My opinion is that once you notice this fact there is no longer any remaining question of what the probability "actually" is; there are only bets, and depending on the structure of the bets sleeping beauty will accept or reject accordingly. In summary:

In a world where you are effectively sometimes copied, it becomes ambiguous what it means to offer you a bet, because I have to decide which of your copies to offer the bet to. 

(Your copies also have to decide how much they care about each other; let's assume for simplicity that they're all perfectly altruistic wrt each other, although in general this is a further complication.) 
A: To add to Qiaochu's answer, the Monty Hall problem's solution depends on our understanding of the exact process the game follows. The assumption is that if you are standing in front of a door with the goat, Monty will always open the other door with the goat. What if instead the procedure that Monty will open either door you aren't standing in front of with equal probability and if the door has the prize, you lose (or win, for that matter)? What if the procedure is that he will open any of the three doors with equal probability (and if he opens your door you get what's behind it, and if he opens a door that isn't in front of you and the prize is behind it you lose/win). 

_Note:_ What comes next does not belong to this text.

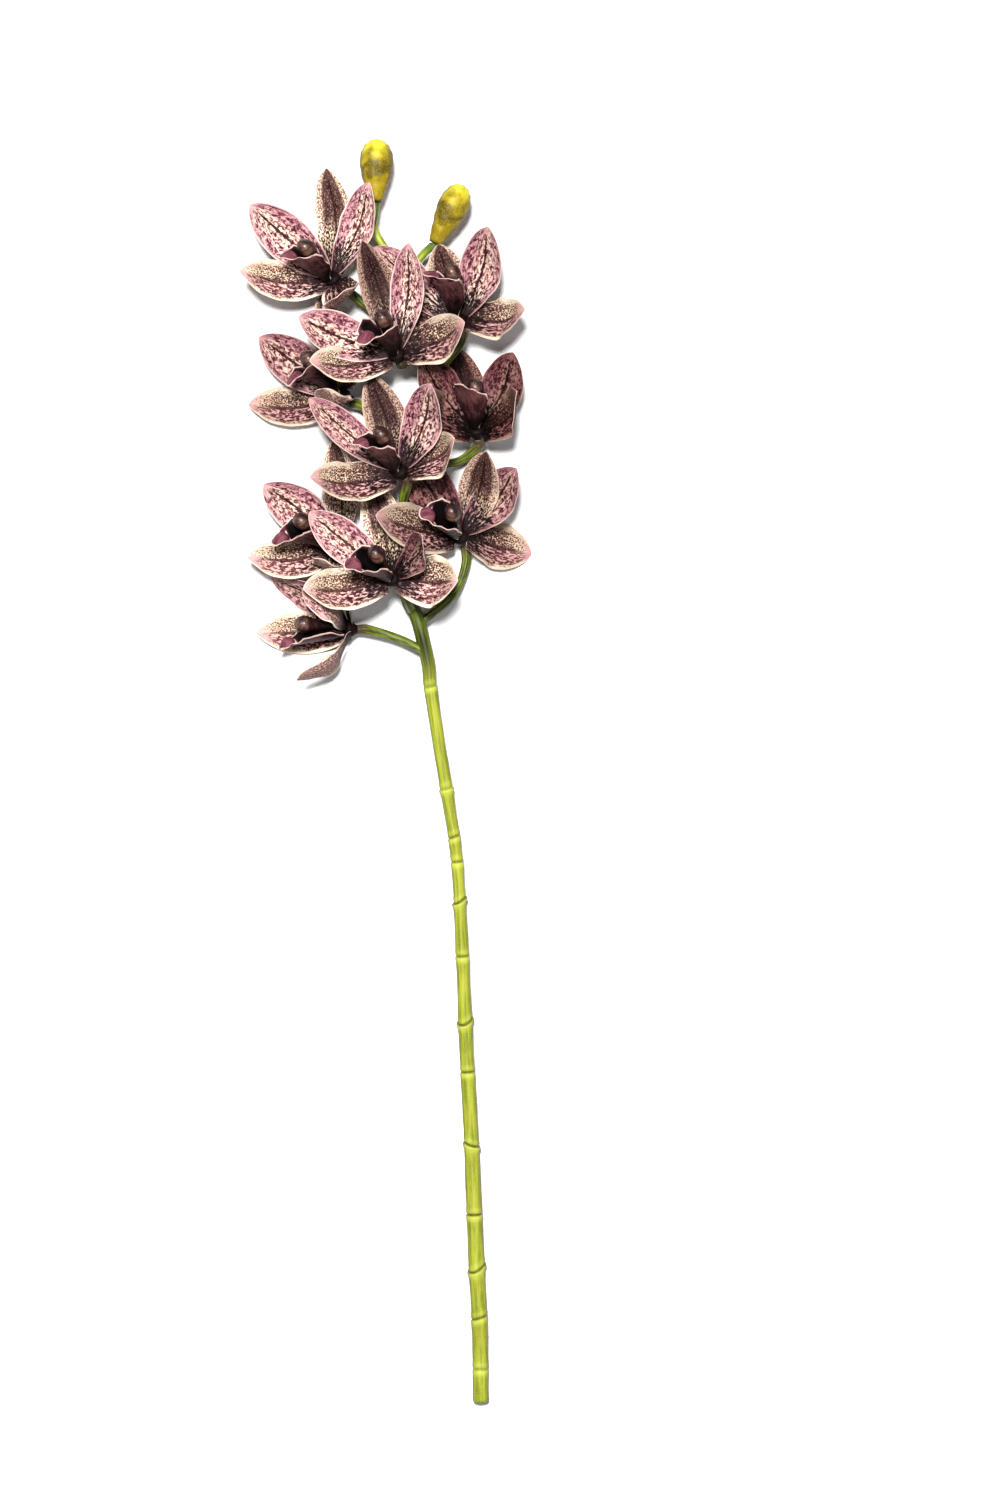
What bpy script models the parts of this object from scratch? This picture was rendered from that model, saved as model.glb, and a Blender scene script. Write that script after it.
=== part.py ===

In either case there is no longer any advantage to switching. If you were on this game show and a door with a goat that you weren't in front of happened to open up, but you didn't know which procedure Monty was following, you would not know whether there was any value to switching$.^*$ Compare to Qiaochu's sleeping beauty.
$\;^*$ Well, I suppose one should view the fact that you were shown a goat behind a door that you aren't in front of as evidence that you are playing the canonical version of the game since this situation is most probable under this version. But then to calculate odds you would need to specify what the possible versions of the game are and prior probabilities for each of them.